I am working on the pictures, they are coming soon, I promise. We reviewed the first set of plans for the house on Thursday and half of the plans are perfect, the other half needed some work. I received a call this morning to expect to meet our builder at church tomorrow for the first set of revisions. This is going so well, I just can't wait to see the finished product!
The kids are doing well. School is going great for both of them, it seems to be a good fit. Today with Kyle out of town we are feeling a bit of the burn of being the new kids on the block without anyone to play with. Again, we will prevail! Tonight is movie, pizza and homebaked cookies night! We are all excited, should be fun!

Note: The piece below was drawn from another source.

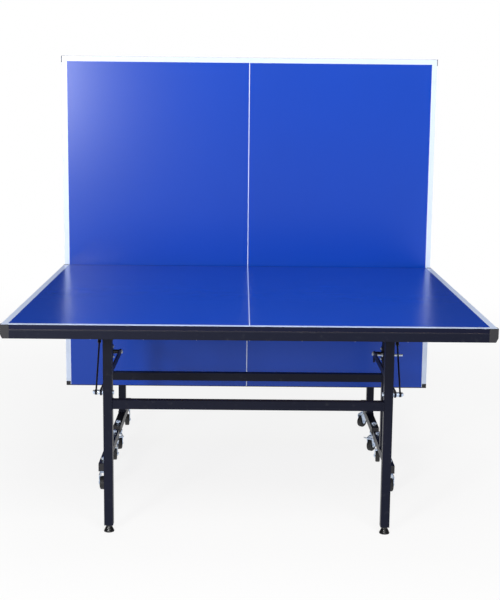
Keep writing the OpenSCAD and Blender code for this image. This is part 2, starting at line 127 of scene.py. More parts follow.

Here is a site I found with some cool videos about our new home

Move to Montrose

We have finally relocated to Montrose, CO and have reunited our little family. We are happy to be here, but miss our "family" in Salt Lake. We are settling into our new digs, but are about to uproot again to remodel our home. We bought the house we are in for the land feature; 1.76 acres and backing to a wetland preserve. The kids love the area to run, play and explore! We have a boy second grader right next door, he and Aaron are even in the same class! It all worked out perfect for him... we just need a little girl to move into the house across the street!

Right before we left, Aaron broke his arm doing a landing (like a frog) off of the monkey bars at school. Thank goodness I had just enjoyed a massage, because the madness happened sooner than expected. He was such a brave little guy... he only cried a few tears! I would have lost it, he gets that from his dad!


Aaron and Molly are both doing fantastic! They both love their schools and are enjoying making new friends and exploring their new home. We found a church last weekend that I think we will enjoy very much. So, all in all, things for the Rhoderick's are wonderful.

I will post before pics of the house soon, we are meeting with the builder tomorrow... so exciting!